Of course, many of us are lucky enough to be able to play out our sexual fantasies within the safety of a consensual sexual relationship featuring safe words, hard limits, negotiations, open dialogue, and respected boundaries. Severin and Wanda do discuss their arrangement at length towards the beginning of the book, but only so far as to establish that what Severin wants is to be completely and utterly devoted to her every whim (until he’s in the thick of it and her whims no longer mirror his fantasy).

Like all erotica and romance writers, I am a purveyor of sexual fantasy.

According to an article at The Richest, published in January of this year, Erotica and Romance generated the highest earnings of all genre fiction—a whopping $1.4 billion USD in 2013.

This doesn’t surprise me.

The nature of these genres is, by definition, intimate, pulling at heartstrings and touching readers in all the most tender places (ahem). In doing so, it manages to tap into something so incredibly personal: fantasies and desires that many of us will never have and/or take the opportunity to explore in our daily lives. But with the help of talented authors and steamy, engaging fiction, we can get a taste of that which we crave most, no matter how scandalous.

We need not go the way of Severin and his violent disillusionment (though we can certainly try).

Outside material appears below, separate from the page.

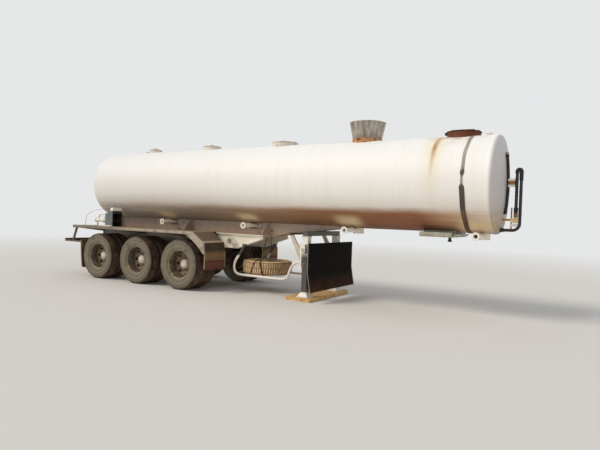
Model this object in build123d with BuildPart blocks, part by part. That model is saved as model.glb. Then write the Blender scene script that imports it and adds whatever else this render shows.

Venus in Furs encompasses a multitude of themes, including some really interesting commentary on gender equality. It’s a quick read and written in surprisingly comprehensible language, given its publication date, and I would encourage anyone interested in sadomasochism to check it out (it’s free to download on Amazon). I will note that if you’re looking for graphic depictions of sex, you won’t find them; this is a very subtle text with regard to the sexual acts themselves, focusing much more on the social relations and psychological aspects of masochism.